Cemex, S.A.B. de C.V. has announced that, in conjunction with the commemoration of World Environment Day, its El Carmen Conservation Program is celebrating 15 years of continued scientific research, habitat preservation, and species restoration. With over 140 000 hectares, this cross-border private conservation region between Mexico and the United States is one of the most biodiversity rich areas in North America and one of the five great wilderness ecosystems in the world.
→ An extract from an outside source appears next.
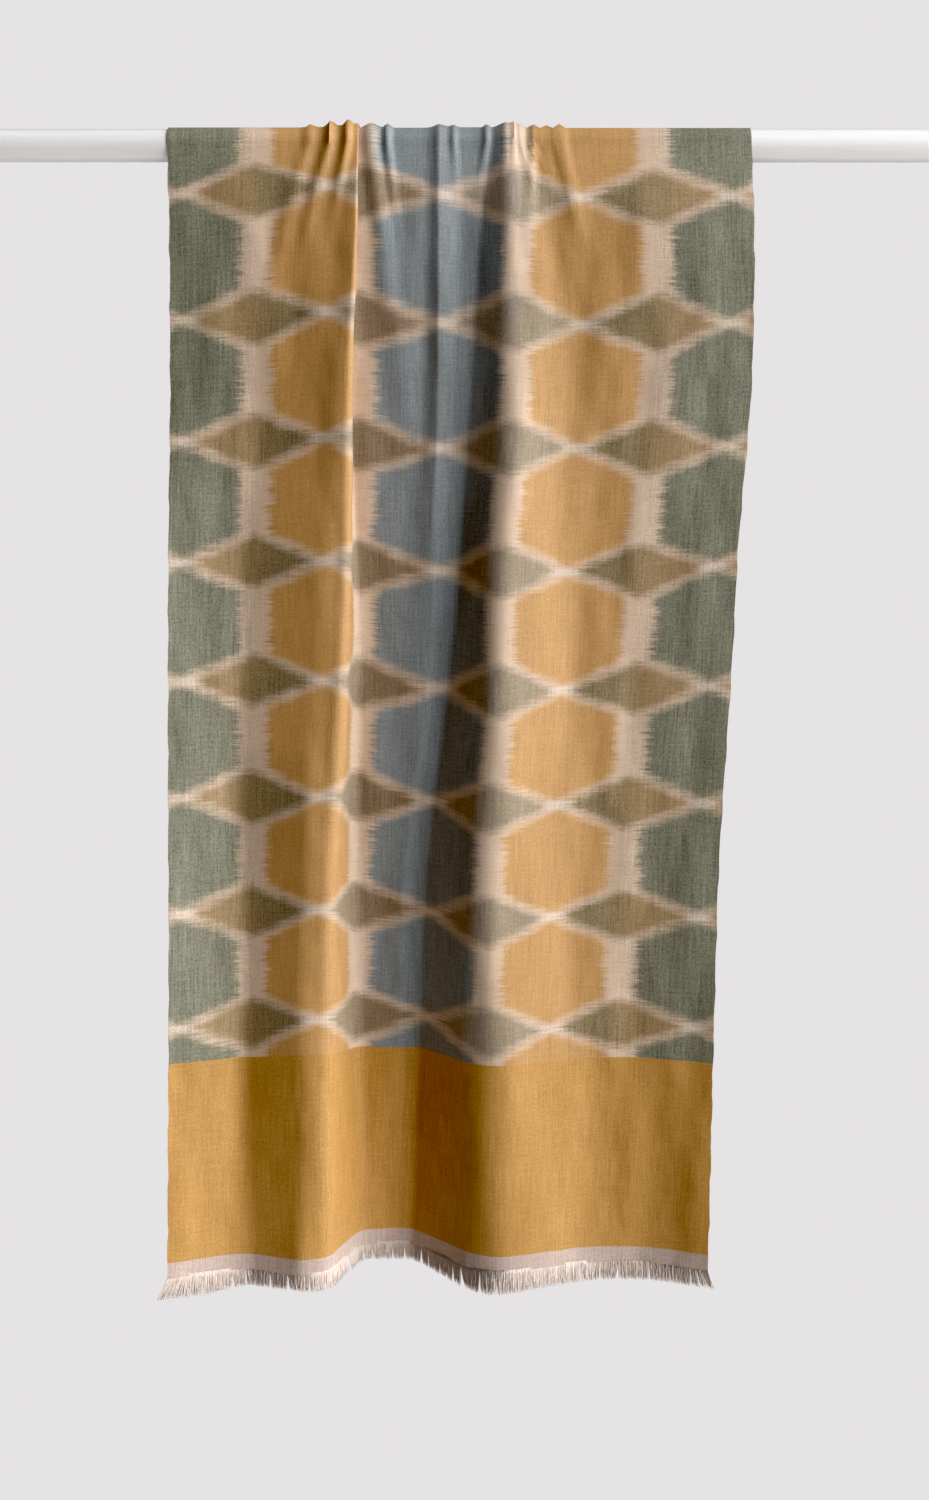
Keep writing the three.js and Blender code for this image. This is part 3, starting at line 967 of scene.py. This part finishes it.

# %% [markdown]
# ## The weave
#
# Hand-spun yarn is never even. Thick warp threads show as fine upright streaks and thick
# picks as level ones, and pale slubs turn up here and there. The dyed threads take their
# colour unevenly, the dark ones most of all. Close up, each crossing of the plain weave is a
# small rounded bump. Each groove between crossings is painted a little darker: painted shade.

# %% Cloth: uneven yarn
WARP_SHARE, WEFT_SHARE, HEATHER_SHARE, BLOTCH_SHARE = 1.8, 0.9, 1.7, 0.16
SLUB_LEVELS = (0.22, 0.34)      # of the noise: above these a slub starts and is full
SLUB_STRENGTH = 0.7
warp_streaks = cloth_noise(0.50, 0.018, 1.0, detail=3.0, roughness=0.7)
weft_streaks = cloth_noise(0.030, 0.55, 2.0, detail=3.0, roughness=0.7)
heather = cloth_noise(0.42, 0.36, 4.0, roughness=0.7)
blotches = cloth_noise(0.06, 0.035, 8.0)
threads = warp_streaks * WARP_SHARE + weft_streaks * WEFT_SHARE + heather * HEATHER_SHARE
tone = 1.0 + threads * uneven + blotches * BLOTCH_SHARE
slubs = cloth_noise(0.22, 0.9, 6.0, detail=1.0).rise(*SLUB_LEVELS)
yarn = silk.mix(1.0, dyed, silk.point(tone, tone, tone), "MULTIPLY")
yarn = silk.mix(slubs * uneven * SLUB_STRENGTH, yarn, PALE)
print("nodes with the yarn:", len(silk.tree.nodes))

# %% Cloth: thread crossings
THREAD_PITCH = 0.85             # millimetres between threads
THREAD_WANDER = 0.5             # how far a thread strays from its place
STREAK_RELIEF, HEATHER_RELIEF = 0.8, 0.5
# painted shade in the weave: the colour falls to 0.90 in a groove and rises 0.14 above that on a crown
GROOVE_PAINTED_SHADE, GROOVE_PAINTED_DARKEST = 0.14, 0.90
ROUGHNESS_VARIES = 0.12
warp_threads = ((acr + warp_streaks * THREAD_WANDER) * (math.pi / THREAD_PITCH)).sine().size()
weft_threads = ((aln + weft_streaks * THREAD_WANDER) * (math.pi / THREAD_PITCH)).sine().size()
relief = (warp_threads * weft_threads + warp_streaks * STREAK_RELIEF
          + weft_streaks * STREAK_RELIEF + heather * HEATHER_RELIEF)
# Painted shade: the colour is darkened in each groove between thread crossings.
painted_groove_shade = warp_threads * weft_threads * GROOVE_PAINTED_SHADE + GROOVE_PAINTED_DARKEST
yarn = silk.mix(1.0, yarn, silk.point(painted_groove_shade, painted_groove_shade, painted_groove_shade), "MULTIPLY")
woven = silk.add("ShaderNodeBump", None, {"Strength": 0.35, "Distance": 0.0004, "Height": relief})
silk.finish(cloth, Base_Color=yarn, Normal=woven,
            Roughness=CLOTH_ROUGHNESS + warp_streaks * ROUGHNESS_VARIES)
print("cloth material nodes:", len(silk.tree.nodes))

# %% [markdown]
# ## Loose threads and paint
#
# The fringe is the same pale warp yarn, each thread a little lighter or darker. The paint is
# smooth with a faint unevenness left by the brush along the pole.

# %% Fringe material
OBJECT_OUTPUT = 3               # of a Texture Coordinate node
FACTOR_OUTPUT = 2               # of an Attribute node
FINE_GRAIN = 900.0              # noise cells in a metre
DARKER_YARN, LIGHTER_YARN = srgb(208, 192, 182), srgb(222, 208, 199)
loose = Look("pale_yarn", Roughness=0.85, Sheen_Weight=0.15)
tint = loose.add("ShaderNodeAttribute", {"attribute_name": "thread_tint"}, output=FACTOR_OUTPUT)
fibre = loose.noise(loose.add("ShaderNodeTexCoord", output=OBJECT_OUTPUT), scale=FINE_GRAIN)
yarn_colour = loose.mix(tint, DARKER_YARN, LIGHTER_YARN)
twist = loose.add("ShaderNodeBump", None, {"Strength": 0.3, "Distance": 0.0002, "Height": fibre})
loose.finish(front_fringe, Base_Color=yarn_colour, Normal=twist)
back_fringe.data.materials.append(loose.material)
print("yarn material nodes:", len(loose.tree.nodes))

# %% Paint
PAINT_ROUGHNESS = 0.42
BRUSH_STROKES = (6.0, 160.0, 160.0)       # in a metre along the pole, and across it
THIN_PAINT, THICK_PAINT = srgb(240, 240, 240), srgb(247, 247, 247)
paint = Look("white_paint", Roughness=PAINT_ROUGHNESS)
spot = paint.add("ShaderNodeTexCoord", output=OBJECT_OUTPUT)
stretched = paint.add("ShaderNodeMapping", None, {"Vector": spot, "Scale": BRUSH_STROKES})
brushed = paint.noise(stretched, detail=4.0)
mottle = paint.noise(spot, scale=FINE_GRAIN)
white = paint.mix(brushed.rise(-0.3, 0.3), THIN_PAINT, THICK_PAINT)
skin = paint.add("ShaderNodeBump", None, {"Strength": 0.12, "Distance": 0.0004,
                                          "Height": brushed + mottle * 0.3})
paint.finish(pole, Base_Color=white, Normal=skin, Roughness=PAINT_ROUGHNESS + brushed * 0.10)
print("paint material nodes:", len(paint.tree.nodes))

# %% [markdown]
# ## The studio
#
# One big soft light stands to the right of the camera, so the side of each fold that faces
# right is bright and the other side falls into shadow. A weak even fill keeps the shadows
# open, and light from below stands for what a pale floor sends back up. A low light behind the
# rail does for the back of the stole what the key does for its front.

# %% Lights
def add_sun(name, strength, softness, azimuth, elevation):
    """Azimuth is to the right of the camera's line, elevation above the horizon, in degrees."""
    lamp = bpy.data.lights.new(name, "SUN")
    lamp.energy, lamp.angle = strength, math.radians(softness)
    sun = bpy.data.objects.new(name, lamp)
    sun.rotation_euler = (math.radians(90 - elevation), 0.0, math.radians(azimuth))
    bpy.context.scene.collection.objects.link(sun)


add_sun("key", strength=5.45, softness=62, azimuth=63, elevation=22)
add_sun("floor_bounce", strength=1.2, softness=20, azimuth=0, elevation=-90)
add_sun("behind", strength=1.9, softness=40, azimuth=186, elevation=6)
print("suns:", [light.name for light in bpy.data.lights])

# %% Background, fill and black level
BLACK_LEVEL = 0.048             # light this dim comes out black
FILL = 0.108
FILL_COLOUR = (1.08, 0.98, 0.92, 1.0)     # a little warm
PALE_GREY = srgb(229, 227, 228)
BACKGROUND = tuple(BLACK_LEVEL + (1 - BLACK_LEVEL) * c for c in PALE_GREY)
world = bpy.data.worlds.new("studio")
bpy.context.scene.world = world
world.use_nodes = True
air = world.node_tree.nodes
seen = air.new("ShaderNodeBackground")
seen.inputs["Color"].default_value = BACKGROUND
fill = air["Background"]
fill.inputs["Color"].default_value = FILL_COLOUR
fill.inputs["Strength"].default_value = FILL
which = air.new("ShaderNodeLightPath")
choose = air.new("ShaderNodeMixShader")
world.node_tree.links.new(which.outputs["Is Camera Ray"], choose.inputs[0])
world.node_tree.links.new(fill.outputs[0], choose.inputs[1])
world.node_tree.links.new(seen.outputs[0], choose.inputs[2])
world.node_tree.links.new(choose.outputs[0], air["World Output"].inputs["Surface"])
bpy.context.scene.view_settings.view_transform = "Standard"
bpy.context.scene.view_settings.use_curve_mapping = True
levels = bpy.context.scene.view_settings.curve_mapping
levels.black_level = (BLACK_LEVEL,) * 3
levels.update()
print("background:", [round(c, 3) for c in BACKGROUND[:3]])

# %% Floor
FLOOR_Z = -2.6
FLOOR_RADIUS = 1.7
deselect_all()
bpy.ops.mesh.primitive_circle_add(vertices=128, radius=FLOOR_RADIUS, fill_type="NGON",
                                  location=(0, 0, FLOOR_Z))
floor = bpy.context.active_object
floor.name = "floor"
floor.visible_shadow = False    # the light from below passes through it
plain = Look("pale_floor", Roughness=0.9)
plain.shader.inputs["Base Color"].default_value = srgb(236, 235, 235)
floor.data.materials.append(plain.material)
print("floor at", FLOOR_Z, "m")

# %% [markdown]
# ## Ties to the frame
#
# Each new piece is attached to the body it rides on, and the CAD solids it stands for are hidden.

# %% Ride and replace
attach(cloth, "root")
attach(front_fringe, "root")
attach(back_fringe, "root")
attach(pole, "root")
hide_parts("field_over_rail", "field_front", "band_front", "heading_front",
            "field_back", "band_back", "heading_back")
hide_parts("fringe_front")
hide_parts("fringe_back")
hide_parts("rail")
Located in northern Coahuila, Mexico, and southern Texas, United States, El Carmen represents an extensive key biological corridor for wildlife migration and distribution. This territory is home to more than 1500 plant species, 289 avian species, 80 types of reptiles and amphibians, and 78 mammal species. Among the highlights of its protection efforts is the reintroduction of extinct species in the region, such as the bighorn and pronghorn sheep, which currently number approximately 400 specimens. Other species with considerably increased populations include the desert mule deer, the white-tailed deer, and the black bear, which is the largest population of this species of bear in Mexico.

“Through our El Carmen Conservation Program, we are able to restore habitats and wildlife in a region that is 8.4 times larger in size than the total sum of the areas impacted by our operations worldwide,” said Fernando A. Gonzalez, CEO of Cemex. “El Carmen’s 15 years of conservation efforts reaffirm the key role that sustainability plays in our company’s strategy.”

Over the past 15 years, the El Carmen ecological reserve has provided research and educational opportunities to more than 900 students and academicians, who monitor the region’s biodiversity and contribute to its conservation. It has also served as the scene for 16 Master’s and PhD Thesis projects of candidates from prestigious universities across Mexico and the United States, including ITESM, UANL, UCLA, Yale, and Texas A&M. Among other institutions, their study of El Carmen has resulted in the publication of 60 scientific and popular papers.

El Carmen holds active cooperation agreements with several conservation NGOs such as Cuenca Los Ojos A.C., The Texas Bighorn Society, and The Wild Sheep Foundation, as well as orientation partnerships with such institutions as Agrupacion Sierra Madre, Unidos Para La Conservacion, Birdlife International, Conservation International, and The Wild Foundation. The Mexican and U.S. Governments are also participants in this conservation initiative through agencies comprising SEMARNAT, CONANP, CONAFOR, and SEMA, in Mexico, and the National Park Service, the U.S. Fish and Wildlife Service, and the Texas Parks and Wildlife Department in the United States.

Cemex will continue to strengthen its cooperative relationships to foster El Carmen’s restoration through its participation at the Business Summit of the Thirteenth meeting of the Conference of the Parties to the Convention on Biological Diversity (COP13) that will take place in Cancun, Mexico, in December 2016.